TASK INSTRUCTIONS: Start at the line that has "floor_tile = extrude(plan(), thickness)" and stop at the line that has "bpy.data.objects.remove(obj)". Print those lines and all lines between them exactly, and nothing more.
>> start INPUT MATERIAL
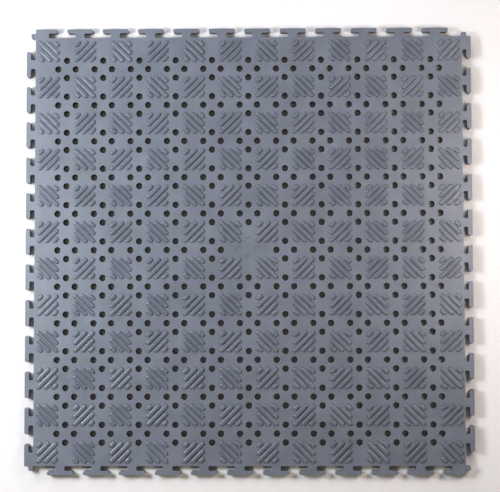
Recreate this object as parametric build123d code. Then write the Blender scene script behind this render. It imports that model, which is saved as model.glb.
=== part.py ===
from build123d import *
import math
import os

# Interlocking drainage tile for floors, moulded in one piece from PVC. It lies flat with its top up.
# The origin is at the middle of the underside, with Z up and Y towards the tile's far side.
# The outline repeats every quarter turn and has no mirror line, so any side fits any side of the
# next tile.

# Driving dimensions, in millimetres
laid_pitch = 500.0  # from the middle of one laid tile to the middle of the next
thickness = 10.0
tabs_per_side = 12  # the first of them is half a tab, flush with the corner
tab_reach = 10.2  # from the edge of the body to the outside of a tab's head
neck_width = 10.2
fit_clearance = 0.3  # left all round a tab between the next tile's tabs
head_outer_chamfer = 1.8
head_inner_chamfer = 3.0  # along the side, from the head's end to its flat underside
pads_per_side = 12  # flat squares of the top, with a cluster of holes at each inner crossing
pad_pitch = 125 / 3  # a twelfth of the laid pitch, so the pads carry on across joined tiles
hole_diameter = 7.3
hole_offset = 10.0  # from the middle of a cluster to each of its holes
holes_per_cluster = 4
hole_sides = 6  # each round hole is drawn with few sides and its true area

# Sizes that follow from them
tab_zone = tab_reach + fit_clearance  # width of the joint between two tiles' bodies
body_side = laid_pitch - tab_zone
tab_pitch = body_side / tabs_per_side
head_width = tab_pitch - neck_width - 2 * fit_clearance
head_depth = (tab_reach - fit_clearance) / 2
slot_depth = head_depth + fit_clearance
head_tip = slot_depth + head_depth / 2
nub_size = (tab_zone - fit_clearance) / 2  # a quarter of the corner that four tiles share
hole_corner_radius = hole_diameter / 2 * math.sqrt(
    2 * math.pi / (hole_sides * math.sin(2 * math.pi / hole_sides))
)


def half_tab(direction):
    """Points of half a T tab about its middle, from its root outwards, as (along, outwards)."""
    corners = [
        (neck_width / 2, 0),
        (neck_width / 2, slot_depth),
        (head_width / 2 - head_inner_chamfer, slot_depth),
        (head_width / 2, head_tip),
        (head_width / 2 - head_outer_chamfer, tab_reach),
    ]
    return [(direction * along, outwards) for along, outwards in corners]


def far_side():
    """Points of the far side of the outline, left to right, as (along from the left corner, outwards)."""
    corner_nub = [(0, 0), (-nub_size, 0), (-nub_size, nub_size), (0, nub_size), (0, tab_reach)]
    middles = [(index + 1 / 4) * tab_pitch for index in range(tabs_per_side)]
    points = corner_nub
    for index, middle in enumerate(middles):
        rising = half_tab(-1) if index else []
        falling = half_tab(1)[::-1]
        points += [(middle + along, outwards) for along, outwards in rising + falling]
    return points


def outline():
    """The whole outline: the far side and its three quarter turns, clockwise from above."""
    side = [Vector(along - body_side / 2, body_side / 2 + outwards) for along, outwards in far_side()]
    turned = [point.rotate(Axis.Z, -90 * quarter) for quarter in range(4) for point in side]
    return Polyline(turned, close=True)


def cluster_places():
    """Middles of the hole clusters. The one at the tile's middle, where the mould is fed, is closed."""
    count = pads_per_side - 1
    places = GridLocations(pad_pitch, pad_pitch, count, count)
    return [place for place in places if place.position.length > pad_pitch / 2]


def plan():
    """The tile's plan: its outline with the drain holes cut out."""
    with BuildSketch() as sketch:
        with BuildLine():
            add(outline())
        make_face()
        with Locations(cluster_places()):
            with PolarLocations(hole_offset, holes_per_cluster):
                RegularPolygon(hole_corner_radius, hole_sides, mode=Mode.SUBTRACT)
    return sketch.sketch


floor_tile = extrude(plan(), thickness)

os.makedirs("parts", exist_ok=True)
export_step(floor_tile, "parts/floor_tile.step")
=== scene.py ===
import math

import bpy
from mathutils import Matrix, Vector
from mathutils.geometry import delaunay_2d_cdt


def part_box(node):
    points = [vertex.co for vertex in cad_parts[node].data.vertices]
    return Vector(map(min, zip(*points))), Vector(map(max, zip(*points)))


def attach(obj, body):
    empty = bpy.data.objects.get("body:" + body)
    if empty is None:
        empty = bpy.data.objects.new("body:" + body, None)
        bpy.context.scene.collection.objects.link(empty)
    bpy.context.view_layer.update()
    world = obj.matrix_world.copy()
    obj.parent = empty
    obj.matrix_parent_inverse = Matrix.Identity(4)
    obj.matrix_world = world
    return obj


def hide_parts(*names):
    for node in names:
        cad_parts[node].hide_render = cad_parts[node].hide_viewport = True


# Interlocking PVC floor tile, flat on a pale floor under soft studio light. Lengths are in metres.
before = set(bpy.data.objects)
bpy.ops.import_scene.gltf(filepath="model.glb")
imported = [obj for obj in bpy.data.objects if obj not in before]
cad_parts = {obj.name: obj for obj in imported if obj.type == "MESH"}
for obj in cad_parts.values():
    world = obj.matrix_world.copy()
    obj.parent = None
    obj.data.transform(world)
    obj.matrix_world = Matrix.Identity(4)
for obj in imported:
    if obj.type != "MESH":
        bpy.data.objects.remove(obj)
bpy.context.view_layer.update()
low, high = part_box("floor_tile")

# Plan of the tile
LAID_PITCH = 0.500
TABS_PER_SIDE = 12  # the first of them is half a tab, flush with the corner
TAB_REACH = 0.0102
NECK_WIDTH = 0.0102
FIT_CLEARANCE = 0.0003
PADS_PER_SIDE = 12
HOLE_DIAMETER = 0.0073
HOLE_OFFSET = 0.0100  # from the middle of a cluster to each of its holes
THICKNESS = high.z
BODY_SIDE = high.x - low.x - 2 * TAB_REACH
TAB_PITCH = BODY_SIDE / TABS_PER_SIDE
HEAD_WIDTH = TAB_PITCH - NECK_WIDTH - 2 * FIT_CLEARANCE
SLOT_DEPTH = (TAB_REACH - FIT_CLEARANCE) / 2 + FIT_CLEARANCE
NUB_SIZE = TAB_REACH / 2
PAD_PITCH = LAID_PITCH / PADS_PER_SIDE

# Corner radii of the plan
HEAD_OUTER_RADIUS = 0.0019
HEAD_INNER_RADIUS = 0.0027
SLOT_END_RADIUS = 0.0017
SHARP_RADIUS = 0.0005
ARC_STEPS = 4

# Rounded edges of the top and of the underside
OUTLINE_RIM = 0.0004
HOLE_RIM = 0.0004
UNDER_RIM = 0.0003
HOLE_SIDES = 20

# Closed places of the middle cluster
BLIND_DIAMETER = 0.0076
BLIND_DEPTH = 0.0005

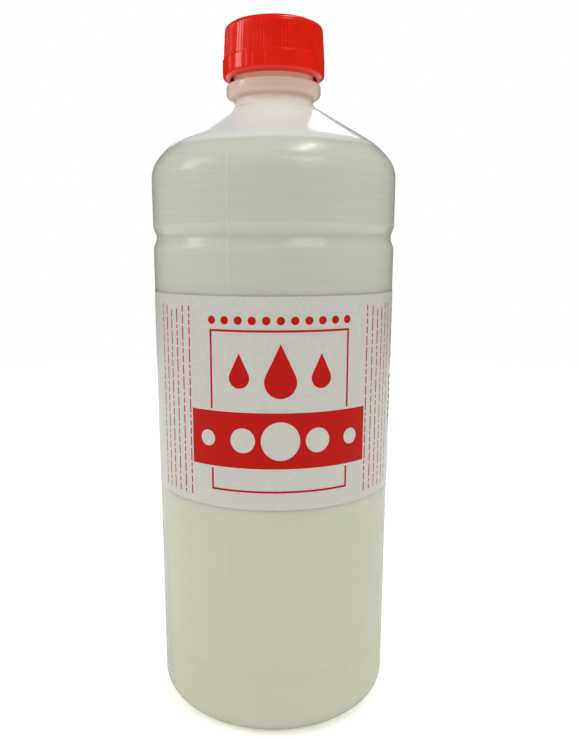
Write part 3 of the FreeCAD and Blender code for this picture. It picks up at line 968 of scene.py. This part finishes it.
>> end INPUT MATERIAL
TASK RESPONSE:
floor_tile = extrude(plan(), thickness)

os.makedirs("parts", exist_ok=True)
export_step(floor_tile, "parts/floor_tile.step")
=== scene.py ===
import math

import bpy
from mathutils import Matrix, Vector
from mathutils.geometry import delaunay_2d_cdt


def part_box(node):
    points = [vertex.co for vertex in cad_parts[node].data.vertices]
    return Vector(map(min, zip(*points))), Vector(map(max, zip(*points)))


def attach(obj, body):
    empty = bpy.data.objects.get("body:" + body)
    if empty is None:
        empty = bpy.data.objects.new("body:" + body, None)
        bpy.context.scene.collection.objects.link(empty)
    bpy.context.view_layer.update()
    world = obj.matrix_world.copy()
    obj.parent = empty
    obj.matrix_parent_inverse = Matrix.Identity(4)
    obj.matrix_world = world
    return obj


def hide_parts(*names):
    for node in names:
        cad_parts[node].hide_render = cad_parts[node].hide_viewport = True


# Interlocking PVC floor tile, flat on a pale floor under soft studio light. Lengths are in metres.
before = set(bpy.data.objects)
bpy.ops.import_scene.gltf(filepath="model.glb")
imported = [obj for obj in bpy.data.objects if obj not in before]
cad_parts = {obj.name: obj for obj in imported if obj.type == "MESH"}
for obj in cad_parts.values():
    world = obj.matrix_world.copy()
    obj.parent = None
    obj.data.transform(world)
    obj.matrix_world = Matrix.Identity(4)
for obj in imported:
    if obj.type != "MESH":
        bpy.data.objects.remove(obj)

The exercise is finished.